═════ Exercise material ═════

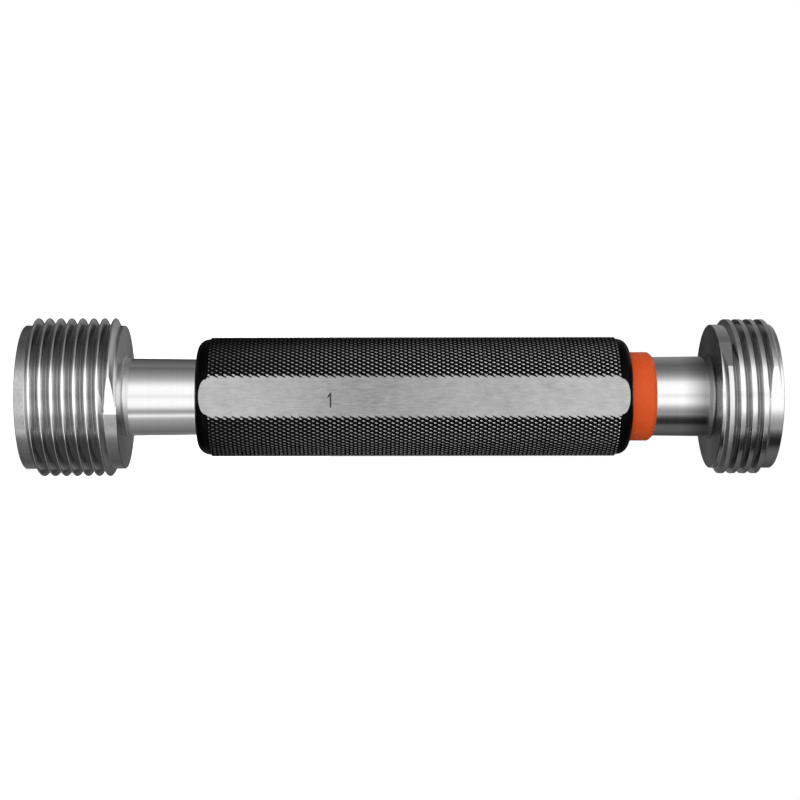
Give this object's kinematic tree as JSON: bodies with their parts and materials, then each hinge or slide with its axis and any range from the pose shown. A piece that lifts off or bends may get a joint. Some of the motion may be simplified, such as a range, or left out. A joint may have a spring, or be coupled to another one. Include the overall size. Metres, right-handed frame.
{
  "type": "thread plug gauge",
  "caption": "Double-ended GO and NO-GO thread plug gauge for a 1 inch parallel pipe thread, with a knurled handle and a marker ring.",
  "frame": {"origin": "centre of the GO plug's end face, which the gauge stands on", "axes": "+Z along the gauge's axis towards the NO-GO end, -Y out of the handle's bright flat, +X to the right when the flat faces the viewer"},
  "size_m": [0.0332, 0.0332, 0.1559],
  "materials": {
    "gauge_steel": "ground and polished hardened steel",
    "black_handle": "black oxide over steel, knurled, with one bright milled flat",
    "marker_red": "glossy orange-red plastic"
  },
  "bodies": {
    "root": {"go_member": "gauge_steel", "nogo_member": "gauge_steel", "handle": "black_handle", "marker_ring": "marker_red"}
  },
  "joints": []
}
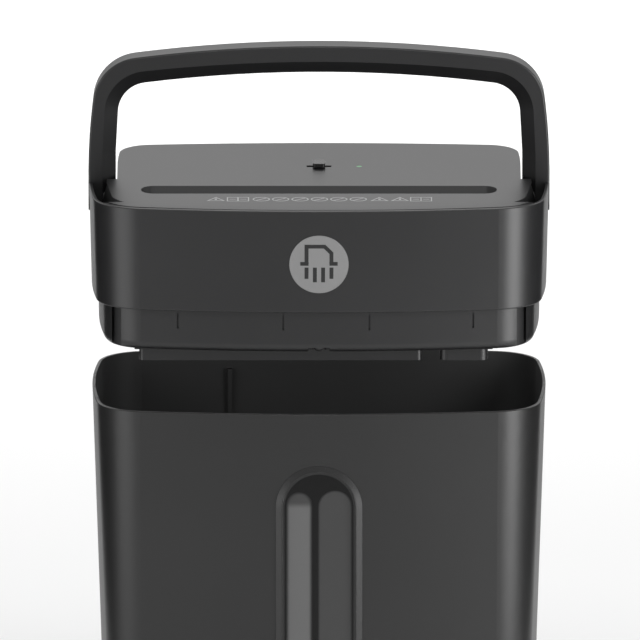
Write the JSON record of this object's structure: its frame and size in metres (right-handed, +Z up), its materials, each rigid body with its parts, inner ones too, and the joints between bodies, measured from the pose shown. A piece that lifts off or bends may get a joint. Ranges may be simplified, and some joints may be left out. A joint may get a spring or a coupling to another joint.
{
  "type": "paper shredder",
  "caption": "Upright basket-type paper shredder: lift-off cutting head with a folding carry handle over a tall waste bin with a window.",
  "frame": {"origin": "centre of the whole box's underside, on the bin's foot plane", "axes": "+Z up, -Y towards the front with the window, +X to the right seen from the front"},
  "size_m": [0.298, 0.1924, 0.5248],
  "materials": {
    "bin_plastic": "near-black satin moulded plastic",
    "head_plastic": "near-black satin moulded plastic",
    "casing_plastic": "black fine-textured plastic",
    "handle_plastic": "near-black satin moulded plastic",
    "bezel_plastic": "polished black plastic",
    "smoked_pane": "smoked clear acrylic",
    "emblem_metal": "brushed satin metal foil",
    "tool_steel": "ground and oiled steel",
    "plated_steel": "zinc-plated sheet steel",
    "gear_nylon": "natural nylon",
    "bronze_bush": "sintered bronze",
    "motor_steel": "drawn steel can",
    "black_nylon": "black nylon",
    "board_green": "solder mask on laminate",
    "part_plastic": "moulded component bodies",
    "light_lens": "frosted light pipe",
    "soft_rubber": "moulded rubber"
  },
  "bodies": {
    "bin": {"bin_shell": "bin_plastic", "window_bezel": "bezel_plastic", "window_pane": "smoked_pane"},
    "head": {"head_shell": "head_plastic", "deck_cover": "head_plastic", "lower_casing": "casing_plastic", "exit_skirt": "casing_plastic", "front_emblem": "emblem_metal", "cord_gland": "soft_rubber", "left_side_plate": "plated_steel", "gear_plate": "plated_steel", "tie_rods": "plated_steel", "front_stripper_comb": "black_nylon", "rear_stripper_comb": "black_nylon", "cutter_bushes": "bronze_bush", "gear_axles": "plated_steel", "motor_can": "motor_steel", "motor_end_bell": "black_nylon", "motor_cradle": "black_nylon", "thermal_cutout": "part_plastic", "control_board": "board_green", "board_parts": "part_plastic", "paper_sensor": "black_nylon", "interlock_switch": "black_nylon", "plunger_spring": "plated_steel", "switch_body": "black_nylon", "status_light": "light_lens", "housing_screws": "plated_steel"},
    "handle": {"carry_handle": "handle_plastic", "handle_pins": "plated_steel"},
    "front_cutter": {"front_cutter_shaft": "tool_steel", "front_cutter_discs": "tool_steel", "front_sync_gear": "tool_steel"},
    "rear_cutter": {"rear_cutter_shaft": "tool_steel", "rear_cutter_discs": "tool_steel", "rear_sync_gear": "tool_steel", "final_gear": "tool_steel"},
    "gear_one": {"first_reduction_gear": "gear_nylon"},
    "gear_two": {"second_reduction_gear": "gear_nylon"},
    "rotor": {"motor_rotor": "tool_steel", "motor_pinion": "bronze_bush", "cooling_fan": "black_nylon"},
    "plunger": {"interlock_plunger": "black_nylon"},
    "slider": {"mode_slider": "bezel_plastic"}
  },
  "joints": [
    {"name": "head_lift", "type": "slide", "parent": "bin", "child": "head", "axis": [0, 0, 1], "range_m": [-0.0672, 0.12]},
    {"name": "handle_fold", "type": "hinge", "parent": "head", "child": "handle", "pos_m": [0, -0.003, 0.4236], "axis": [-1, 0, 0], "range_deg": [0, 90]},
    {"name": "rear_cutter_spin", "type": "hinge", "parent": "head", "child": "rear_cutter", "pos_m": [0, -0.035, 0.385], "axis": [1, 0, 0], "continuous": true},
    {"name": "front_cutter_spin", "type": "hinge", "parent": "head", "child": "front_cutter", "pos_m": [0, -0.063, 0.385], "axis": [1, 0, 0], "continuous": true},
    {"name": "gear_two_spin", "type": "hinge", "parent": "head", "child": "gear_two", "pos_m": [0, -0.00751, 0.37121], "axis": [1, 0, 0], "continuous": true},
    {"name": "gear_one_spin", "type": "hinge", "parent": "head", "child": "gear_one", "pos_m": [0, 0.018, 0.385], "axis": [1, 0, 0], "continuous": true},
    {"name": "motor_spin", "type": "hinge", "parent": "head", "child": "rotor", "pos_m": [0, 0.048, 0.385], "axis": [1, 0, 0], "continuous": true},
    {"name": "plunger_press", "type": "slide", "parent": "head", "child": "plunger", "axis": [0, 0, 1], "range_m": [0, 0.003], "stiffness_N_per_m": 150, "springref_m": -0.004, "deforming": ["plunger_spring"]},
    {"name": "mode_slide", "type": "slide", "parent": "head", "child": "slider", "axis": [1, 0, 0], "range_m": [-0.005, 0.005]}
  ],
  "couplings": [
    {"joint": "front_cutter_spin", "follows": "rear_cutter_spin", "ratio": -1},
    {"joint": "gear_two_spin", "follows": "rear_cutter_spin", "ratio": -3.1},
    {"joint": "gear_one_spin", "follows": "rear_cutter_spin", "ratio": 9.7429},
    {"joint": "motor_spin", "follows": "rear_cutter_spin", "ratio": -38.971}
  ]
}
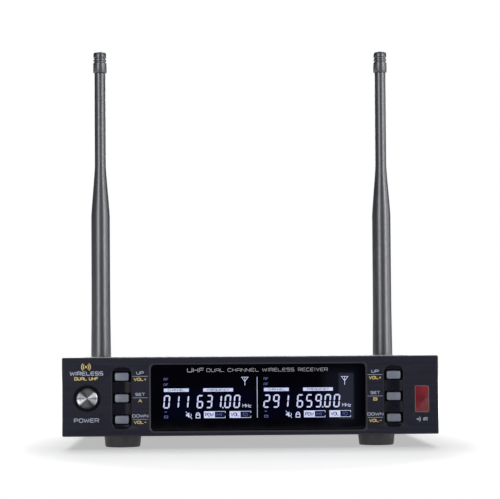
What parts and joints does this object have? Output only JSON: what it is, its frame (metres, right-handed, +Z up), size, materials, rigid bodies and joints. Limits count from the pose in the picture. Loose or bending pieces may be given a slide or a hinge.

═════

◆ What needs to be done ◆
Quote the whole listing above, leaving nothing out.

◆ Exercise output ◆
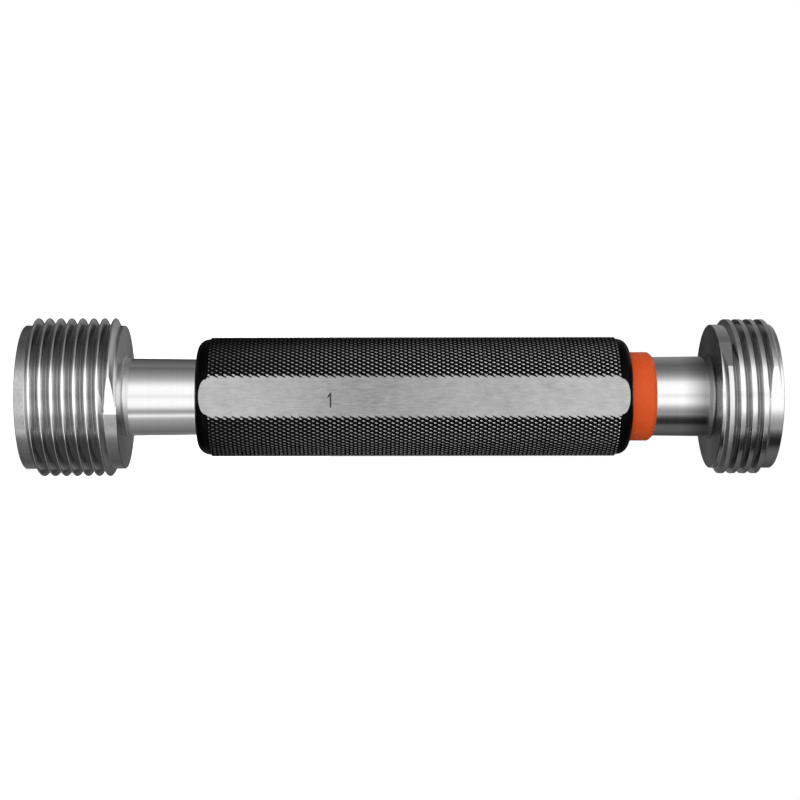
Give this object's kinematic tree as JSON: bodies with their parts and materials, then each hinge or slide with its axis and any range from the pose shown. A piece that lifts off or bends may get a joint. Some of the motion may be simplified, such as a range, or left out. A joint may have a spring, or be coupled to another one. Include the overall size. Metres, right-handed frame.
{
  "type": "thread plug gauge",
  "caption": "Double-ended GO and NO-GO thread plug gauge for a 1 inch parallel pipe thread, with a knurled handle and a marker ring.",
  "frame": {"origin": "centre of the GO plug's end face, which the gauge stands on", "axes": "+Z along the gauge's axis towards the NO-GO end, -Y out of the handle's bright flat, +X to the right when the flat faces the viewer"},
  "size_m": [0.0332, 0.0332, 0.1559],
  "materials": {
    "gauge_steel": "ground and polished hardened steel",
    "black_handle": "black oxide over steel, knurled, with one bright milled flat",
    "marker_red": "glossy orange-red plastic"
  },
  "bodies": {
    "root": {"go_member": "gauge_steel", "nogo_member": "gauge_steel", "handle": "black_handle", "marker_ring": "marker_red"}
  },
  "joints": []
}
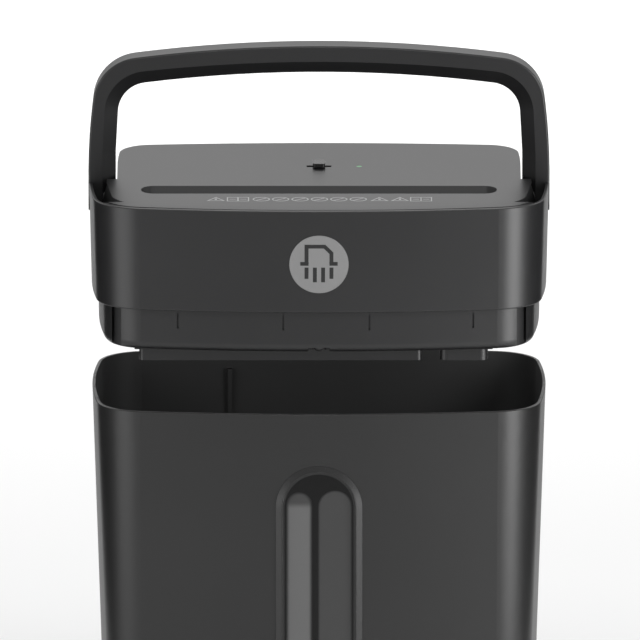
Write the JSON record of this object's structure: its frame and size in metres (right-handed, +Z up), its materials, each rigid body with its parts, inner ones too, and the joints between bodies, measured from the pose shown. A piece that lifts off or bends may get a joint. Ranges may be simplified, and some joints may be left out. A joint may get a spring or a coupling to another joint.
{
  "type": "paper shredder",
  "caption": "Upright basket-type paper shredder: lift-off cutting head with a folding carry handle over a tall waste bin with a window.",
  "frame": {"origin": "centre of the whole box's underside, on the bin's foot plane", "axes": "+Z up, -Y towards the front with the window, +X to the right seen from the front"},
  "size_m": [0.298, 0.1924, 0.5248],
  "materials": {
    "bin_plastic": "near-black satin moulded plastic",
    "head_plastic": "near-black satin moulded plastic",
    "casing_plastic": "black fine-textured plastic",
    "handle_plastic": "near-black satin moulded plastic",
    "bezel_plastic": "polished black plastic",
    "smoked_pane": "smoked clear acrylic",
    "emblem_metal": "brushed satin metal foil",
    "tool_steel": "ground and oiled steel",
    "plated_steel": "zinc-plated sheet steel",
    "gear_nylon": "natural nylon",
    "bronze_bush": "sintered bronze",
    "motor_steel": "drawn steel can",
    "black_nylon": "black nylon",
    "board_green": "solder mask on laminate",
    "part_plastic": "moulded component bodies",
    "light_lens": "frosted light pipe",
    "soft_rubber": "moulded rubber"
  },
  "bodies": {
    "bin": {"bin_shell": "bin_plastic", "window_bezel": "bezel_plastic", "window_pane": "smoked_pane"},
    "head": {"head_shell": "head_plastic", "deck_cover": "head_plastic", "lower_casing": "casing_plastic", "exit_skirt": "casing_plastic", "front_emblem": "emblem_metal", "cord_gland": "soft_rubber", "left_side_plate": "plated_steel", "gear_plate": "plated_steel", "tie_rods": "plated_steel", "front_stripper_comb": "black_nylon", "rear_stripper_comb": "black_nylon", "cutter_bushes": "bronze_bush", "gear_axles": "plated_steel", "motor_can": "motor_steel", "motor_end_bell": "black_nylon", "motor_cradle": "black_nylon", "thermal_cutout": "part_plastic", "control_board": "board_green", "board_parts": "part_plastic", "paper_sensor": "black_nylon", "interlock_switch": "black_nylon", "plunger_spring": "plated_steel", "switch_body": "black_nylon", "status_light": "light_lens", "housing_screws": "plated_steel"},
    "handle": {"carry_handle": "handle_plastic", "handle_pins": "plated_steel"},
    "front_cutter": {"front_cutter_shaft": "tool_steel", "front_cutter_discs": "tool_steel", "front_sync_gear": "tool_steel"},
    "rear_cutter": {"rear_cutter_shaft": "tool_steel", "rear_cutter_discs": "tool_steel", "rear_sync_gear": "tool_steel", "final_gear": "tool_steel"},
    "gear_one": {"first_reduction_gear": "gear_nylon"},
    "gear_two": {"second_reduction_gear": "gear_nylon"},
    "rotor": {"motor_rotor": "tool_steel", "motor_pinion": "bronze_bush", "cooling_fan": "black_nylon"},
    "plunger": {"interlock_plunger": "black_nylon"},
    "slider": {"mode_slider": "bezel_plastic"}
  },
  "joints": [
    {"name": "head_lift", "type": "slide", "parent": "bin", "child": "head", "axis": [0, 0, 1], "range_m": [-0.0672, 0.12]},
    {"name": "handle_fold", "type": "hinge", "parent": "head", "child": "handle", "pos_m": [0, -0.003, 0.4236], "axis": [-1, 0, 0], "range_deg": [0, 90]},
    {"name": "rear_cutter_spin", "type": "hinge", "parent": "head", "child": "rear_cutter", "pos_m": [0, -0.035, 0.385], "axis": [1, 0, 0], "continuous": true},
    {"name": "front_cutter_spin", "type": "hinge", "parent": "head", "child": "front_cutter", "pos_m": [0, -0.063, 0.385], "axis": [1, 0, 0], "continuous": true},
    {"name": "gear_two_spin", "type": "hinge", "parent": "head", "child": "gear_two", "pos_m": [0, -0.00751, 0.37121], "axis": [1, 0, 0], "continuous": true},
    {"name": "gear_one_spin", "type": "hinge", "parent": "head", "child": "gear_one", "pos_m": [0, 0.018, 0.385], "axis": [1, 0, 0], "continuous": true},
    {"name": "motor_spin", "type": "hinge", "parent": "head", "child": "rotor", "pos_m": [0, 0.048, 0.385], "axis": [1, 0, 0], "continuous": true},
    {"name": "plunger_press", "type": "slide", "parent": "head", "child": "plunger", "axis": [0, 0, 1], "range_m": [0, 0.003], "stiffness_N_per_m": 150, "springref_m": -0.004, "deforming": ["plunger_spring"]},
    {"name": "mode_slide", "type": "slide", "parent": "head", "child": "slider", "axis": [1, 0, 0], "range_m": [-0.005, 0.005]}
  ],
  "couplings": [
    {"joint": "front_cutter_spin", "follows": "rear_cutter_spin", "ratio": -1},
    {"joint": "gear_two_spin", "follows": "rear_cutter_spin", "ratio": -3.1},
    {"joint": "gear_one_spin", "follows": "rear_cutter_spin", "ratio": 9.7429},
    {"joint": "motor_spin", "follows": "rear_cutter_spin", "ratio": -38.971}
  ]
}
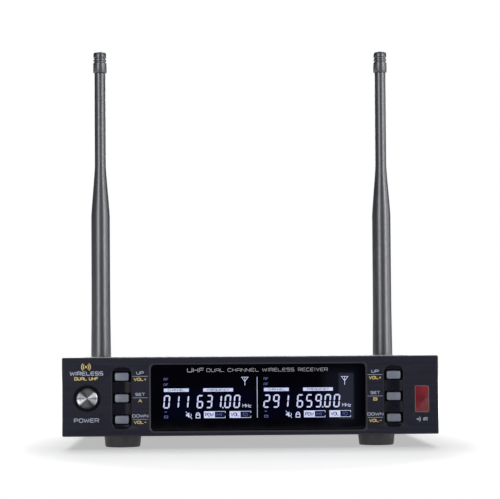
What parts and joints does this object have? Output only JSON: what it is, its frame (metres, right-handed, +Z up), size, materials, rigid bodies and joints. Limits count from the pose in the picture. Loose or bending pieces may be given a slide or a hinge.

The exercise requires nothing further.